I have already terminated all pods and try restarting the machine, but it doesn't solve the issue. I am not an Linux expert, so I am just wondering how shall find all the open files and close them?
Upvotes: 4
Views: 14684
Reputation: 22088
If the problem returns then you might need to change the ulimit value.
You haven't specified if you're running on a cloud provider or locally with tools like kind/minikube.

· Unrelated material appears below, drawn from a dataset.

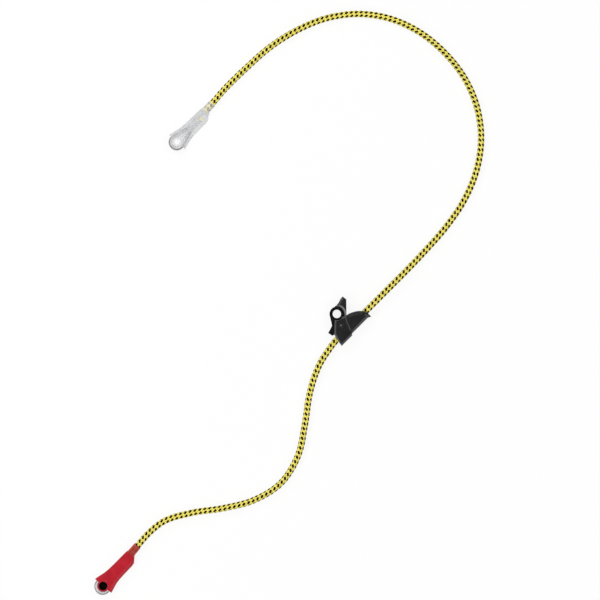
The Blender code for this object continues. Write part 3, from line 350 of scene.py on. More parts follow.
finishes = {
    "yellowYarn": yarnFinish("yellow_yarn", {
        "dark": (0.96, 0.775, 0.085), "light": (1.0, 0.925, 0.22), "twist": 0.12, "filaments": 1.1,
        "waver": 1.5, "depth": 0.00012, "roughness": 0.62, "specular": 0.20, "sheen": 0.04,
    }),
    "blackYarn": yarnFinish("black_yarn", {
        "dark": (0.003, 0.002, 0.001), "light": (0.007, 0.005, 0.003), "twist": 0.12, "filaments": 1.1,
        "waver": 1.5, "depth": 0.00012, "roughness": 0.75, "specular": 0.04, "sheen": 0.0,
    }),
    "lining": grainFinish("lining", {
        "dark": (0.45, 0.34, 0.03), "light": (0.55, 0.42, 0.04), "gloss": (0.8, 0.9),
        "patchScale": 80, "grainScale": 2500, "grainDepth": 0.0001,
    }),
    "cable": grainFinish("galvanised_wire", {
        "dark": (0.44, 0.44, 0.45), "light": (0.54, 0.54, 0.55), "gloss": (0.45, 0.6),
        "patchScale": 160, "grainScale": 3000, "grainDepth": 0.000005, "metal": 1,
    }),
    "thimble": grainFinish("thimble_steel", {
        "dark": (0.60, 0.60, 0.61), "light": (0.70, 0.70, 0.71), "gloss": (0.22, 0.36),
        "patchScale": 120, "grainScale": 1800, "grainDepth": 0.000004, "metal": 1,
    }),
    "paleThimble": grainFinish("thimble_steel_in_clear", {
        "dark": (0.52, 0.52, 0.53), "light": (0.62, 0.62, 0.63), "gloss": (0.50, 0.62),
        "patchScale": 120, "grainScale": 1800, "grainDepth": 0.000004, "metal": 1,
    }),
    "aluminium": grainFinish("pressed_aluminium", {
        "dark": (0.46, 0.46, 0.47), "light": (0.58, 0.58, 0.59), "gloss": (0.35, 0.5),
        "patchScale": 150, "grainScale": 2200, "grainDepth": 0.000008, "metal": 1,
    }),
    "clearPlastic": grainFinish("clear_plastic", {
        "dark": (0.75, 0.755, 0.76), "light": (0.81, 0.815, 0.82), "gloss": (0.03, 0.06),
        "patchScale": 60, "grainScale": 600, "grainDepth": 0.000001, "through": 0.72, "bending": 1.02,
    }),
    "redPlastic": grainFinish("red_plastic", {
        "dark": (0.40, 0.006, 0.016), "light": (0.50, 0.012, 0.026), "gloss": (0.26, 0.38),
        "patchScale": 70, "grainScale": 900, "grainDepth": 0.00001, "specular": 0.18,
    }),
    "redNeck": grainFinish("red_plastic_neck", {
        "dark": (0.72, 0.13, 0.10), "light": (0.80, 0.19, 0.13), "gloss": (0.06, 0.12),
        "patchScale": 70, "grainScale": 600, "grainDepth": 0.000002, "through": 0.7, "bending": 1.12,
    }),
    "blackRubber": grainFinish("black_rubber", {
        "dark": (0.001, 0.001, 0.001), "light": (0.002, 0.002, 0.002), "gloss": (0.42, 0.6),
        "patchScale": 150, "grainScale": 2500, "grainDepth": 0.00004, "specular": 0.03,
    }),
    "clearRubber": grainFinish("clear_rubber", {
        "dark": (0.84, 0.84, 0.84), "light": (0.88, 0.88, 0.88), "gloss": (0.04, 0.08),
        "patchScale": 150, "grainScale": 900, "grainDepth": 0.000002, "through": 0.7, "bending": 1.02,
    }),
    # painted shade for the thimbles' rolled edges: a darker reflection on the same steel
    "thimbleRimShade": grainFinish("thimble_rim_painted_shade", {
        "dark": (0.22, 0.22, 0.23), "light": (0.31, 0.31, 0.32), "gloss": (0.30, 0.44),
        "patchScale": 120, "grainScale": 1800, "grainDepth": 0.000004, "metal": 1,
    }),
    "yellowCap": grainFinish("yellow_cap", {
        "dark": (0.90, 0.78, 0.02), "light": (0.98, 0.87, 0.03), "gloss": (0.40, 0.5),
        "patchScale": 300, "grainScale": 2500, "grainDepth": 0.00003,
    }),
    "greyShrink": grainFinish("grey_shrink", {
        "dark": (0.34, 0.35, 0.36), "light": (0.42, 0.43, 0.44), "gloss": (0.45, 0.6),
        "patchScale": 200, "grainScale": 2500, "grainDepth": 0.00004,
    }),
    "blackShell": grainFinish("black_shell", {
        "dark": (0.004, 0.004, 0.005), "light": (0.008, 0.008, 0.009), "gloss": (0.26, 0.36),
        "patchScale": 90, "grainScale": 2600, "grainDepth": 0.00001, "specular": 0.20,
    }),
    # painted highlight for the shell's sloping facets and groove faces
    "shellPaintedHighlight": grainFinish("black_shell_painted_highlight", {
        "dark": (0.040, 0.040, 0.041), "light": (0.062, 0.062, 0.063), "gloss": (0.28, 0.40),
        "patchScale": 140, "grainScale": 2600, "grainDepth": 0.00001, "specular": 0.24,
    }),
    # painted highlight for the lever's scoop beside the ring
    "leverScoopHighlight": grainFinish("black_lever_scoop_painted_highlight", {
        "dark": (0.12, 0.12, 0.12), "light": (0.17, 0.17, 0.17), "gloss": (0.30, 0.42),
        "patchScale": 140, "grainScale": 2200, "grainDepth": 0.00001, "specular": 0.30,
    }),
    # painted highlight for the lever's ribbed pad
    "leverPadHighlight": grainFinish("black_lever_pad_painted_highlight", {
        "dark": (0.040, 0.040, 0.040), "light": (0.065, 0.065, 0.065), "gloss": (0.34, 0.46),
        "patchScale": 200, "grainScale": 2200, "grainDepth": 0.00001, "specular": 0.26,
    }),
    "blackCam": grainFinish("black_cam", {
        "dark": (0.002, 0.002, 0.002), "light": (0.004, 0.004, 0.004), "gloss": (0.30, 0.42),
        "patchScale": 90, "grainScale": 2600, "grainDepth": 0.00002, "specular": 0.08,
    }),
    "blackLever": grainFinish("black_lever", {
        "dark": (0.003, 0.003, 0.003), "light": (0.006, 0.006, 0.006), "gloss": (0.28, 0.38),
        "patchScale": 90, "grainScale": 2200, "grainDepth": 0.00001, "specular": 0.26,
    }),
    "rivetHead": grainFinish("rivet_black", {
        "dark": (0.004, 0.004, 0.005), "light": (0.008, 0.008, 0.009), "gloss": (0.30, 0.40),
        "patchScale": 200, "grainScale": 2600, "grainDepth": 0.00001, "specular": 0.20,
    }),
    "rivetPeen": grainFinish("rivet_steel", {
        "dark": (0.10, 0.10, 0.10), "light": (0.15, 0.15, 0.15), "gloss": (0.34, 0.46),
        "patchScale": 400, "grainScale": 3000, "grainDepth": 0.000004, "metal": 1,
    }),
    "bronze": grainFinish("bronze", {
        "dark": (0.42, 0.27, 0.12), "light": (0.54, 0.36, 0.17), "gloss": (0.34, 0.48),
        "patchScale": 300, "grainScale": 2500, "grainDepth": 0.00003, "metal": 1,
    }),
    "nylon": grainFinish("nylon", {
        "dark": (0.66, 0.65, 0.60), "light": (0.76, 0.75, 0.71), "gloss": (0.45, 0.58),
        "patchScale": 300, "grainScale": 2500, "grainDepth": 0.00003,
    }),
    "springSteel": grainFinish("spring_steel", {
        "dark": (0.44, 0.44, 0.45), "light": (0.54, 0.54, 0.55), "gloss": (0.24, 0.36),
        "patchScale": 400, "grainScale": 3000, "grainDepth": 0.00001, "metal": 1,
    }),
}
print("materials made")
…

If you need to change the ulimit value on all nodes in a clusteryou can run a privilaged Daemon that will change the ulimit value:
image: busybox
command: ["sh", "-c", "ulimit -n 10000"]
securityContext:
privileged: true
And then delete it.
If it's for specific node, you can SSH into it with:
kubectl debug node/mynode -it --image=busybox
And then try to run the ulimit
command.
If it's a Linux node and you got the permission error,
try first to raise the allowed limit in the /etc/limits.conf
file (or /etc/security/limits.conf
depends on your Linux distribution) - add this line:
* hard nofile 10000
Then logout and login again and then you can run:
ulimit -n 10000
If for some reason you can't run the ulimit
command try editing the docker configuration.
If it's just for a quick debug and you need to apply some changes to all containers in a node try to edit the /etc/docker/daemon.json
configuration file:
{
"default-ulimits": {
"nofile": {
"Name": "nofile",
"Hard": 64000,
"Soft": 64000
}
For a more permenant change you can for example in EKS add this via the user data:
sudo sed -i "s|ExecStart=.*|ExecStart=/usr/bin/dockerd --default-ulimit memlock=83968000:83968000|g" /usr/lib/systemd/system/docker.service
sudo systemctl restart docker.service
Upvotes: 1
Reputation: 5642
You can confirm which process is hogging file descriptors by running:
lsof | awk '{print $2}' | sort | uniq -c | sort -n
That will give you a sorted list of open FD counts with the pid of the process. Then you can look up each process w/
ps -p <pid>
If the main hogs are docker/kubernetes, then I would recommend following along on the issue that caesarxuchao referenced.
Upvotes: 13